[Saved data entries]
(begin)

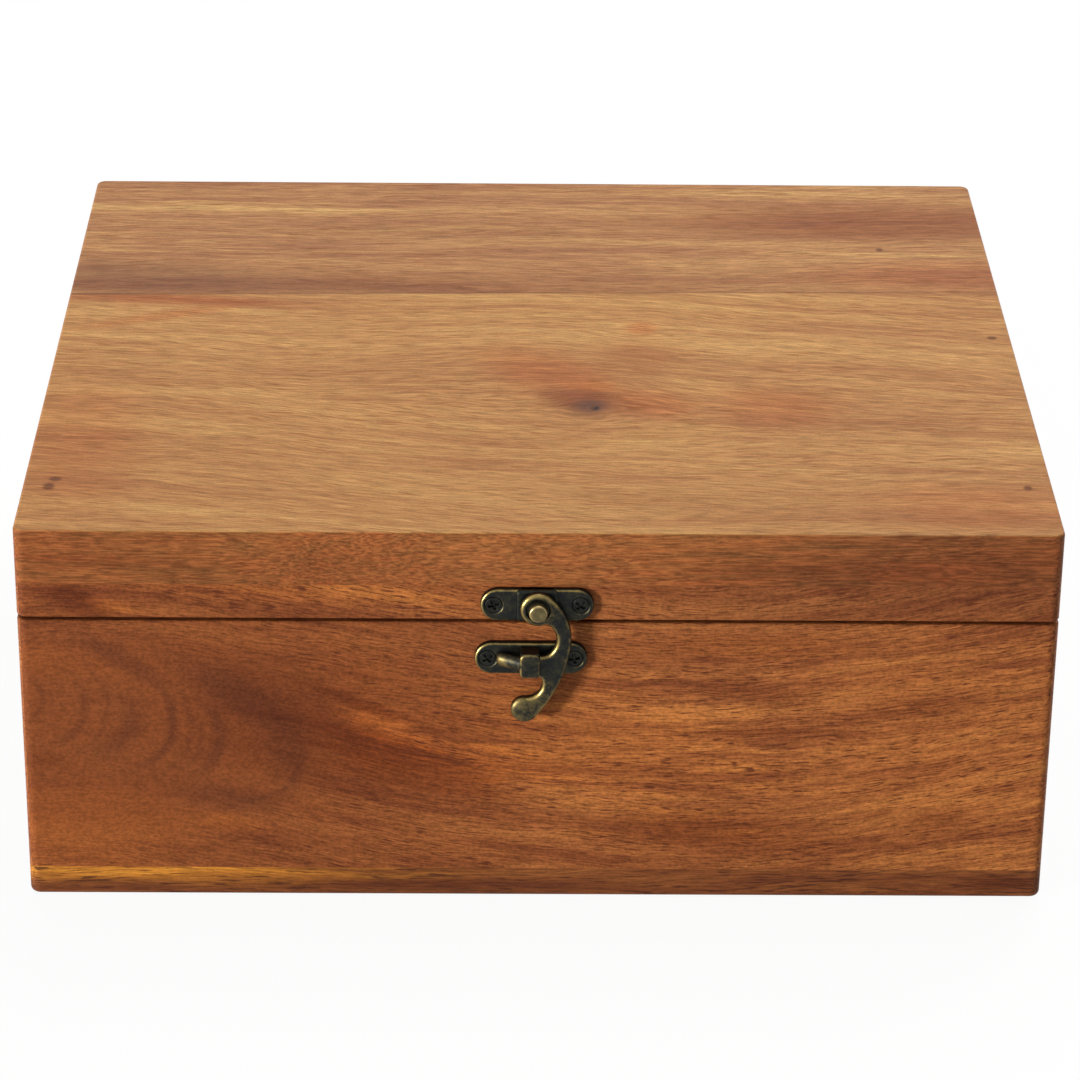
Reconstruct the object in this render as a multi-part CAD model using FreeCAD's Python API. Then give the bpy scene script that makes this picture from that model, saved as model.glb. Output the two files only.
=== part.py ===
"""A wooden keepsake box with a hinged lid and a swing-hook latch, in millimetres.

The origin is the centre of the base's underside. +Z is up, and the latch is on the front, which faces -Y.
The box is four mitred walls glued on a bottom board. The lid is a low mitred frame under a thick top, which is
two boards glued edge to edge. Two surface hinges carry the lid at the back.
"""

import FreeCAD, Part

import math
import os

from FreeCAD import Placement, Rotation, Vector

# Overall sizes of the wood
BOX_WIDTH = 250.0
BOX_DEPTH = 230.0
BOX_HEIGHT = 100.0
WALL_THICKNESS = 12.0
BOTTOM_BOARD_THICKNESS = 8.0
TOP_BOARD_THICKNESS = 14.0
LID_FRAME_HEIGHT = 9.1
LID_GAP = 0.8
TOP_GLUE_LINE_Y = 32.8
TOP_GLUE_LINE_SKEW_DEG = 1.2

# Easing of the wood's edges
CORNER_RADIUS = 2.5
TOP_EDGE_RADIUS = 0.7
FOOT_EDGE_RADIUS = 1.4
RIM_EDGE_RADIUS = 0.5

# Countersunk wood screws
SCREW_HEAD_RADIUS = 2.0
SCREW_HEAD_RIM = 0.15
SCREW_THREAD_RADIUS = 1.1
SCREW_ROOT_RADIUS = 0.82
SCREW_PITCH = 0.9
SCREW_TIP_LENGTH = 1.6
SCREW_POINT_RADIUS = 0.15
SCREW_LENGTH = 9.5
SCREW_PASS_CLEARANCE = 0.2
RECESS_REACH = 1.3
RECESS_SLOT_WIDTH = 0.55
RECESS_DEPTH = 1.0
RECESS_FLOOR_RADIUS = 0.45
PILOT_SPARE_DEPTH = 0.4

# Latch plates, one on the lid and one on the base
PLATE_LENGTH = 27.1
PLATE_HEIGHT = 8.3
PLATE_THICKNESS = 1.8
PLATE_EDGE_RADIUS = 0.6
PLATE_SCREW_SPACING = 20.8
LATCH_X = -0.45
LATCH_PLATE_RISE = 5.1
BOSS_WIDTH = 10.0
BOSS_RISE = 0.5
PIVOT_RADIUS = 1.5
PIVOT_OFF_PLATE_CENTRE = 0.25
PIVOT_PAD_MARGIN = 0.9
PIVOT_PAD_RISE = 0.35

# Swing hook, with its points measured from its pivot
HOOK_THICKNESS = 1.9
HOOK_EDGE_RADIUS = 0.55
HOOK_FACE_CLEARANCE = 0.1
PIVOT_CLEARANCE = 0.06
EYE_RADIUS = 4.3
EYE_RECESS_CLEARANCE = 0.5
EYE_RECESS_DEPTH = 0.7
EYE_TO_ARM_DEG = 50.0
BEND_REACH = 7.95
BEND_DROP = 9.5
LOWER_ARM_RADIUS = 35.5
INSIDE_RADIUS = 4.95
INSIDE_X = -0.5
INSIDE_DROP = 8.0
TONGUE_TOP_RISE = 1.95
TONGUE_HEIGHT = 5.75
TONGUE_REACH = 3.4
TONGUE_TIP_RADIUS = 1.4
BALL_RADIUS = 3.35
ARM_TO_BALL_DEG = -40.9
NOTCH_RADIUS = 3.8
BALL_TO_NOTCH_DEG = 87.0
INSIDE_CORNER_RADIUS = 0.7

# Rivet that the hook turns on
RIVET_HEAD_OVERHANG = 0.75
RIVET_HEAD_HEIGHT = 2.8
RIVET_HEAD_EDGE_RADIUS = 0.7
RIVET_TAIL_FLARE = 0.6
RIVET_TAIL_DEPTH = 0.6

# Catch that holds the hook's tongue
CATCH_X = -1.8
CATCH_DROP = 14.3
CATCH_SLOT_CLEARANCE = 0.35
CATCH_RIB_CLEARANCE = 0.15
TAB_WIDTH = 5.0
TAB_HEIGHT = 6.4
TAB_THICKNESS = 1.7
TAB_X = -2.1
TAB_RISE = 0.2
TAB_CORNER_RADIUS = 0.9
TAB_EDGE_RADIUS = 0.45
NECK_HEIGHT = 2.4
NECK_REACH = 5.7
NECK_THICKNESS = 1.75
NECK_RISE_ABOVE_CENTRE = 0.5

# Hinges
HINGE_LENGTH = 28.0
HINGE_X = 76.0
HINGE_SHEET = 0.9
HINGE_PIN_RADIUS = 0.7
HINGE_PIN_CLEARANCE = 0.06
HINGE_PIN_HEAD_OVERHANG = 0.45
HINGE_PIN_HEAD_HEIGHT = 0.5
HINGE_OFF_WOOD = 0.15
KNUCKLE_COUNT = 5
KNUCKLE_GAP = 0.2
LEAF_HEIGHT = 9.2
LEAF_CORNER_RADIUS = 1.4
LEAF_CLEAR_OF_KNUCKLE = 0.35
LEAF_SCREW_SPACING = 18.0

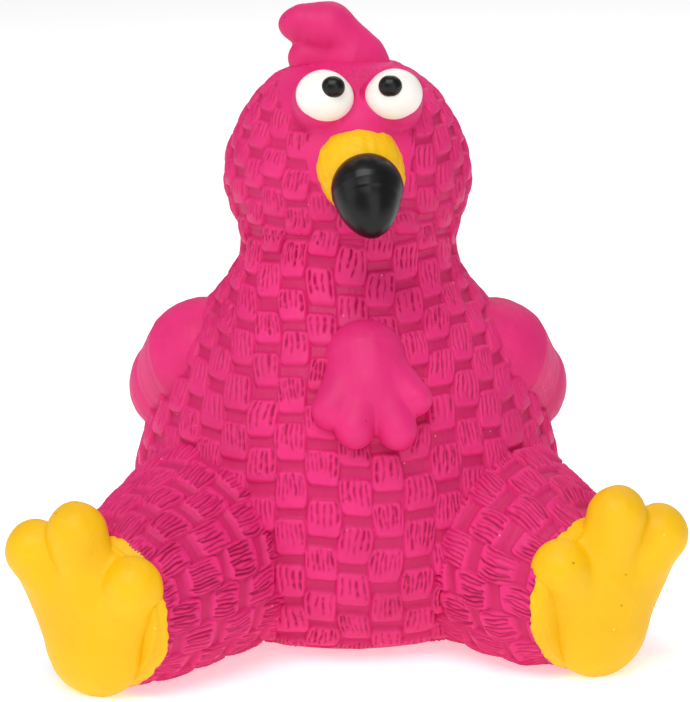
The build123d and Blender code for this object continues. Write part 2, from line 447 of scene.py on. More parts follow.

(end)

To be done: In this exercise, copy only the lines from the opening line of the material through the line where "RIM_EDGE_RADIUS = 0.5" appears.

Result of this exercise:
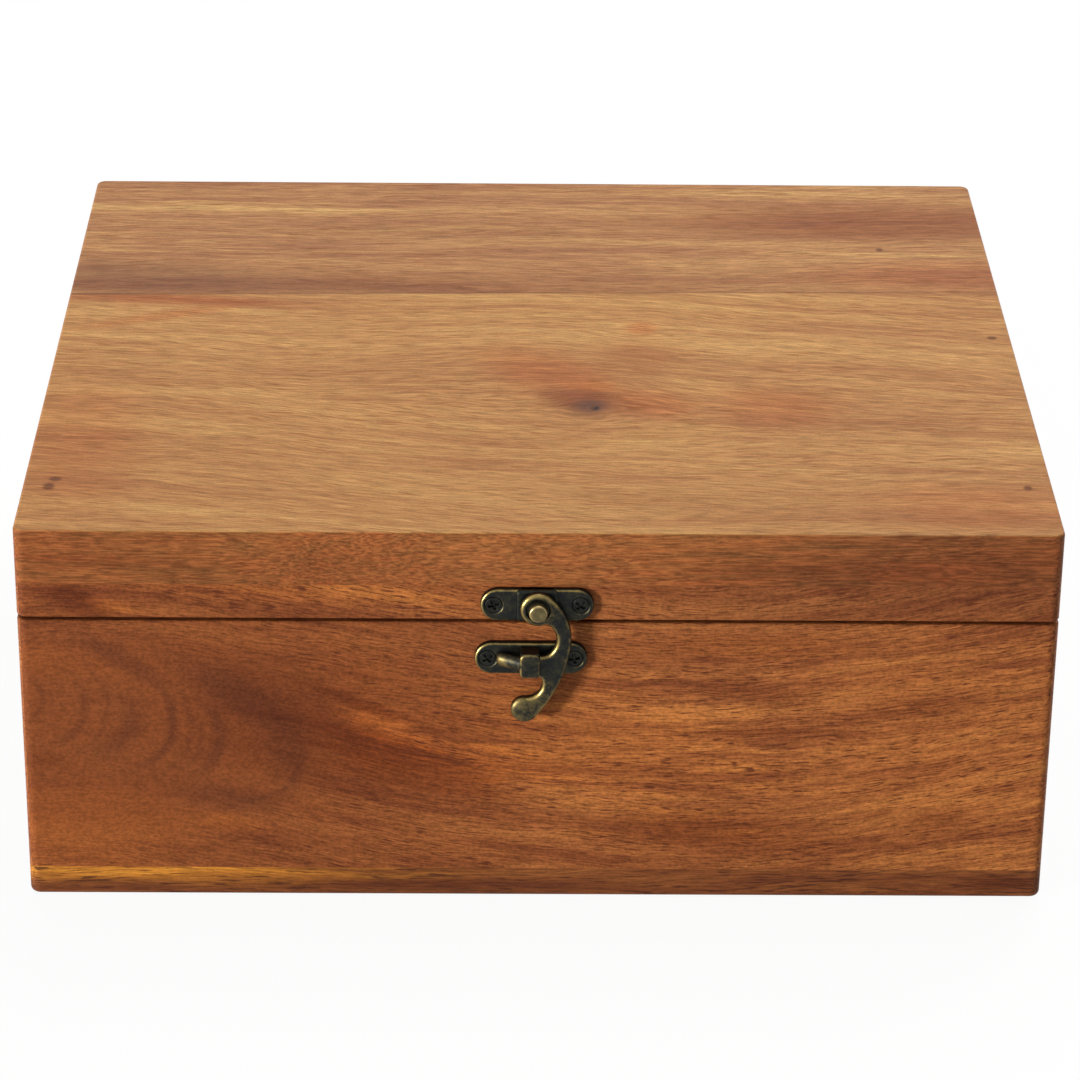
Reconstruct the object in this render as a multi-part CAD model using FreeCAD's Python API. Then give the bpy scene script that makes this picture from that model, saved as model.glb. Output the two files only.
=== part.py ===
"""A wooden keepsake box with a hinged lid and a swing-hook latch, in millimetres.

The origin is the centre of the base's underside. +Z is up, and the latch is on the front, which faces -Y.
The box is four mitred walls glued on a bottom board. The lid is a low mitred frame under a thick top, which is
two boards glued edge to edge. Two surface hinges carry the lid at the back.
"""

import FreeCAD, Part

import math
import os

from FreeCAD import Placement, Rotation, Vector

# Overall sizes of the wood
BOX_WIDTH = 250.0
BOX_DEPTH = 230.0
BOX_HEIGHT = 100.0
WALL_THICKNESS = 12.0
BOTTOM_BOARD_THICKNESS = 8.0
TOP_BOARD_THICKNESS = 14.0
LID_FRAME_HEIGHT = 9.1
LID_GAP = 0.8
TOP_GLUE_LINE_Y = 32.8
TOP_GLUE_LINE_SKEW_DEG = 1.2

# Easing of the wood's edges
CORNER_RADIUS = 2.5
TOP_EDGE_RADIUS = 0.7
FOOT_EDGE_RADIUS = 1.4
RIM_EDGE_RADIUS = 0.5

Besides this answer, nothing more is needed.